EXERCISE PROMPT:
Report how many lines contain "this". The answer is a single number.

TASK MATERIAL:
------------------------------------

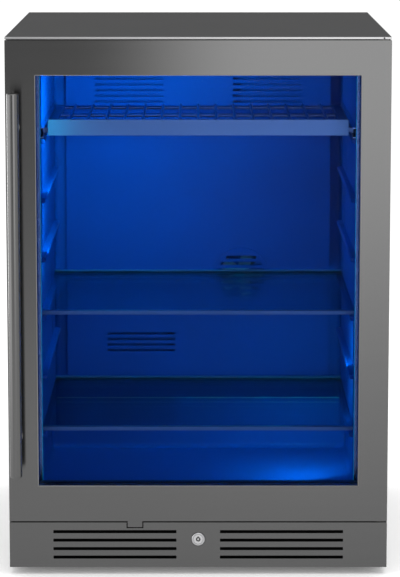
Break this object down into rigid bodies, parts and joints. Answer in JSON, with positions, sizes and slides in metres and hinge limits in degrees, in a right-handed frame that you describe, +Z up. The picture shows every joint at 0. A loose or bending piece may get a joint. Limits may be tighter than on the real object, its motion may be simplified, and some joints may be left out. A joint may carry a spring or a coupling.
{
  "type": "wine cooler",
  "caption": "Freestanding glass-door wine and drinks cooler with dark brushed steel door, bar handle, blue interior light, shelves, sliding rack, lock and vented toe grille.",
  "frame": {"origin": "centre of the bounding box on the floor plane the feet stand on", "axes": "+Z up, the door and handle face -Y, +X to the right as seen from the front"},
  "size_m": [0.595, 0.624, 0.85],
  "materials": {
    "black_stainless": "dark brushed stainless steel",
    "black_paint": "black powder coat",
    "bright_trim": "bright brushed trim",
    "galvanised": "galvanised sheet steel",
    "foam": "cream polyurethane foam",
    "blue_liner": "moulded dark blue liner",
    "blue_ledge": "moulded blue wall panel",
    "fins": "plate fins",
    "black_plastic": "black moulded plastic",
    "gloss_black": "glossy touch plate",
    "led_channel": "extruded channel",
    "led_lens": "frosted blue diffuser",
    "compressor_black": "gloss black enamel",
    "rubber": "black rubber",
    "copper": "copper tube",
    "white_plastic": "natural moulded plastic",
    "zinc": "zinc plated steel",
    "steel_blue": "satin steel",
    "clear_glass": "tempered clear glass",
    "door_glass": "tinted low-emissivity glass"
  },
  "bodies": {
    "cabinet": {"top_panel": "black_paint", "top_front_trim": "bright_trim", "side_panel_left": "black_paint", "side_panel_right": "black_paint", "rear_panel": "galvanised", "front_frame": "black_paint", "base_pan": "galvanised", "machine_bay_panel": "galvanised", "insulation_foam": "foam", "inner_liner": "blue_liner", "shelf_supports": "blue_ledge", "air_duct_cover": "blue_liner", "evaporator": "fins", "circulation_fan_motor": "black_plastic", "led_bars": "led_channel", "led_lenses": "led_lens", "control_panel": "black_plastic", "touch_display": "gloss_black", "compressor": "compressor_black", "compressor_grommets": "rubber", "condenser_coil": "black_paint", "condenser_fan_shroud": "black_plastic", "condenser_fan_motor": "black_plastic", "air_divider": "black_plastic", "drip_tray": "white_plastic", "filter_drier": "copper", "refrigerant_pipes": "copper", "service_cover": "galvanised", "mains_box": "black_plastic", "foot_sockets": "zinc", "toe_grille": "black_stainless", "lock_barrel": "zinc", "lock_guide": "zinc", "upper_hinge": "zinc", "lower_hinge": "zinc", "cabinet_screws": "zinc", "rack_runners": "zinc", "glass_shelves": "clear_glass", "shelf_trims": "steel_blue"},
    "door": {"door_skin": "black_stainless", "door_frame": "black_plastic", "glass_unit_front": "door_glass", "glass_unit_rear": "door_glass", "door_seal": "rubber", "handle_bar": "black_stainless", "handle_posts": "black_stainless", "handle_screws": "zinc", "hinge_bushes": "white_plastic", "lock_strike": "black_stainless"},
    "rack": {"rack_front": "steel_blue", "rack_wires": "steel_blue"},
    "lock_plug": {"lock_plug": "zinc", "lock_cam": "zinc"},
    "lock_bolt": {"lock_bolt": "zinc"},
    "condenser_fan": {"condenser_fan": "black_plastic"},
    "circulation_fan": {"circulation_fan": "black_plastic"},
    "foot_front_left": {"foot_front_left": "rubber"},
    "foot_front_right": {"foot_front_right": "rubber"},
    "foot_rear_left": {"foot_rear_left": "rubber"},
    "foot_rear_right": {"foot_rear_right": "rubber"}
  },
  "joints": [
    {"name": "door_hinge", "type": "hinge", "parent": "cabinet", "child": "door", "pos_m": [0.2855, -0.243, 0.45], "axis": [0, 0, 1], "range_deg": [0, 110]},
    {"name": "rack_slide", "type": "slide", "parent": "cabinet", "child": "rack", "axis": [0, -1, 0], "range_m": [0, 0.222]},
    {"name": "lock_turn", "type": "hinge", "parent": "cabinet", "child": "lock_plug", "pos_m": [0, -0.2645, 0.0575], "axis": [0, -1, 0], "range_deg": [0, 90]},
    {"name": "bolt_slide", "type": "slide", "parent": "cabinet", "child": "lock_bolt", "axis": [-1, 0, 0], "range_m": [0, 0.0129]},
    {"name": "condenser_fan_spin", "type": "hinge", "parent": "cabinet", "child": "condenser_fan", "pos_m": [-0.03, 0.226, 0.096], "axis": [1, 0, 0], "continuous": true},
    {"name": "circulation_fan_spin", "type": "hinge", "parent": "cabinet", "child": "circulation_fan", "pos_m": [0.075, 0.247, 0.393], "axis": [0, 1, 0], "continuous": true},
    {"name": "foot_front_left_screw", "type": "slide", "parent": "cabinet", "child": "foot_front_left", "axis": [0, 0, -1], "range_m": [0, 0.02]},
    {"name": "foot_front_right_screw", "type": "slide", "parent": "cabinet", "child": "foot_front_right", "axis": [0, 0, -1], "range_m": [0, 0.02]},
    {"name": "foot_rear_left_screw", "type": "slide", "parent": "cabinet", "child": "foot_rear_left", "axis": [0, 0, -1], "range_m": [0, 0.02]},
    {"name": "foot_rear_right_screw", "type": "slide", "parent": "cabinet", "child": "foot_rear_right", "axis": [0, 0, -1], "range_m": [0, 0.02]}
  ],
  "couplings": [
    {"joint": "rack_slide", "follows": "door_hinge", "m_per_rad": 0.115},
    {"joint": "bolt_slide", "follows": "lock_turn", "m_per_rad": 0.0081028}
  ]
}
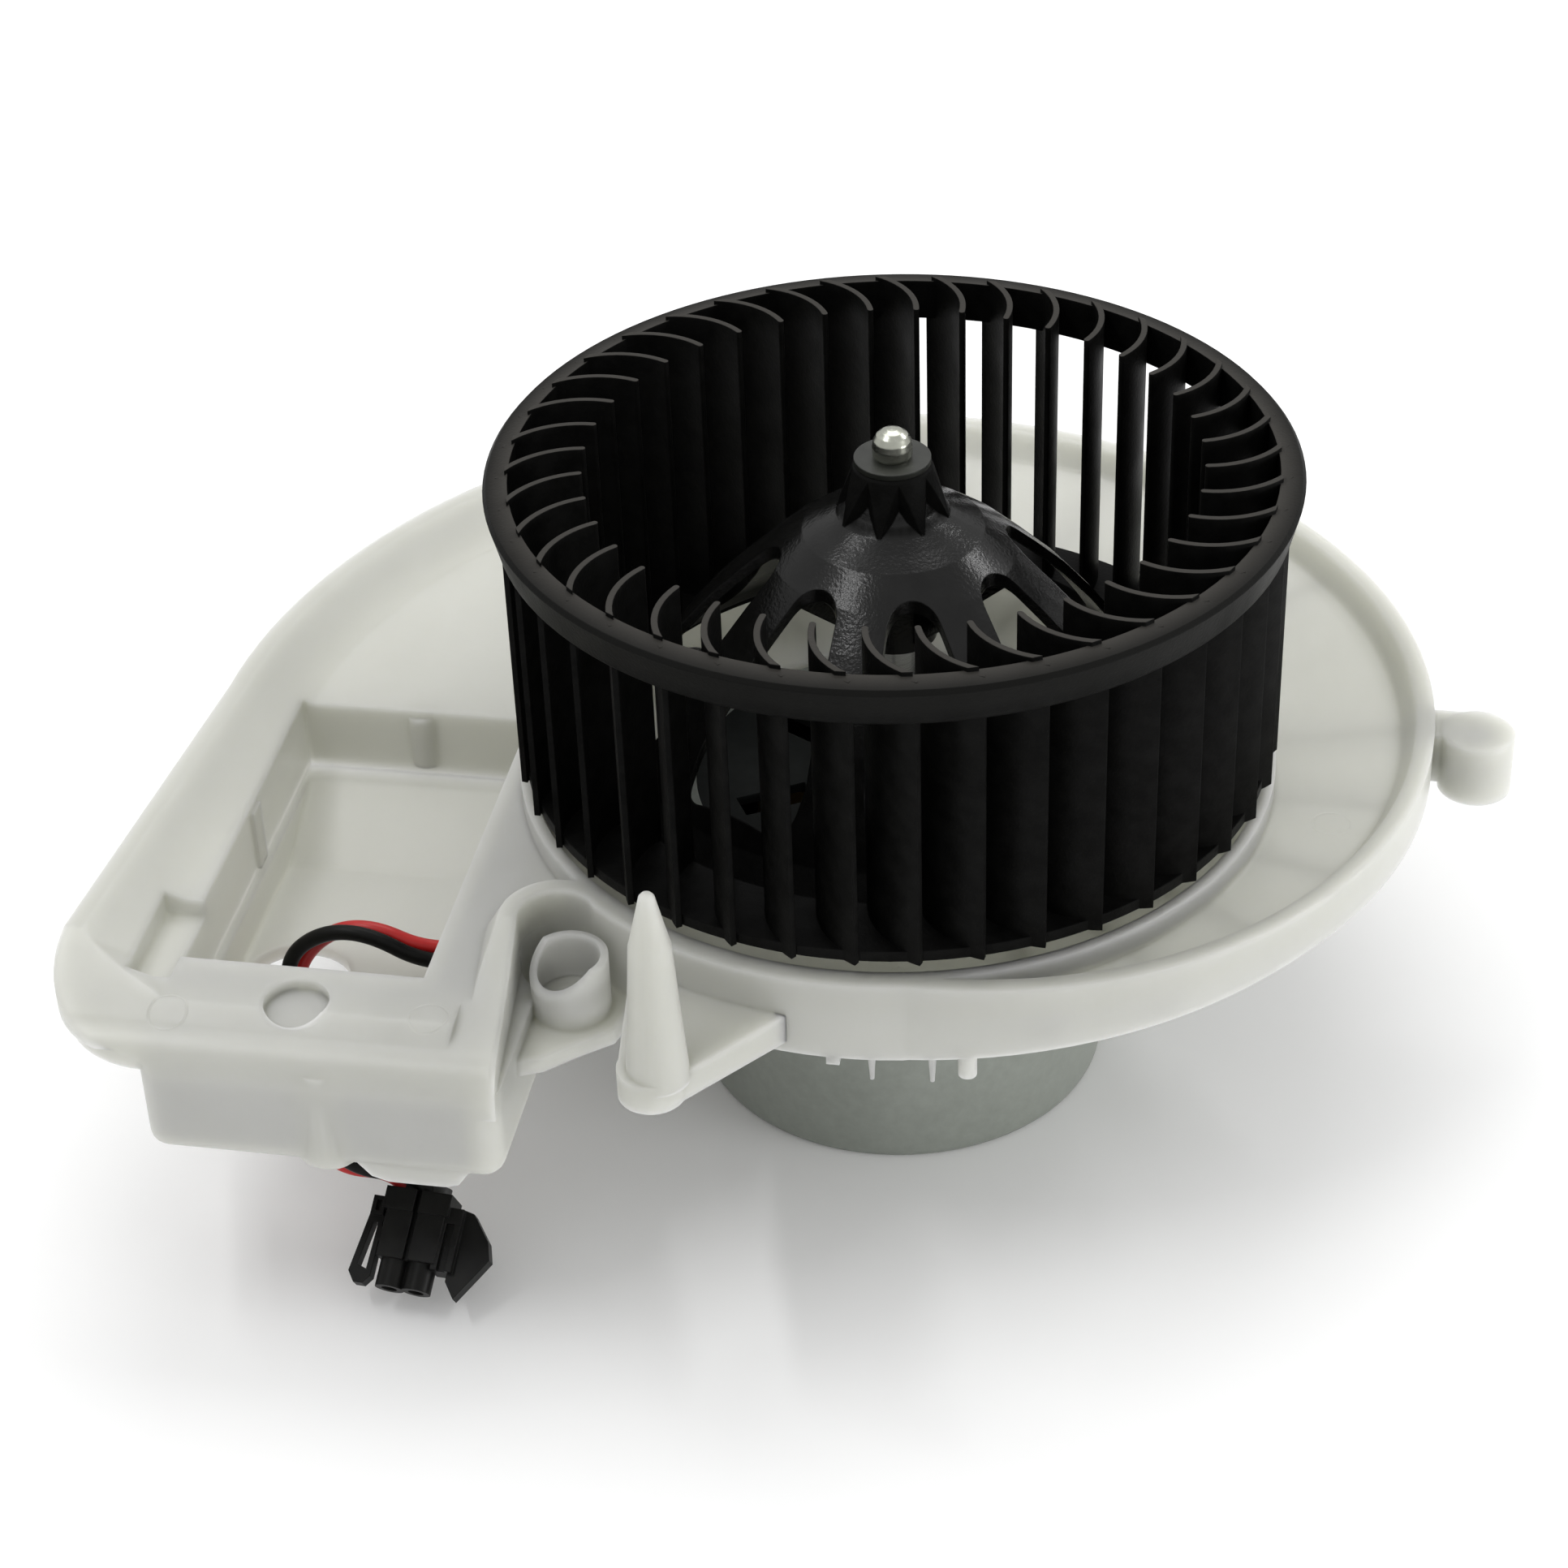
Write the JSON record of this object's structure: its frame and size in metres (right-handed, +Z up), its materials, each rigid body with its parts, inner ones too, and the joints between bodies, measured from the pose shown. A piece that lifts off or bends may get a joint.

------------------------------------

THE SOLUTION:
2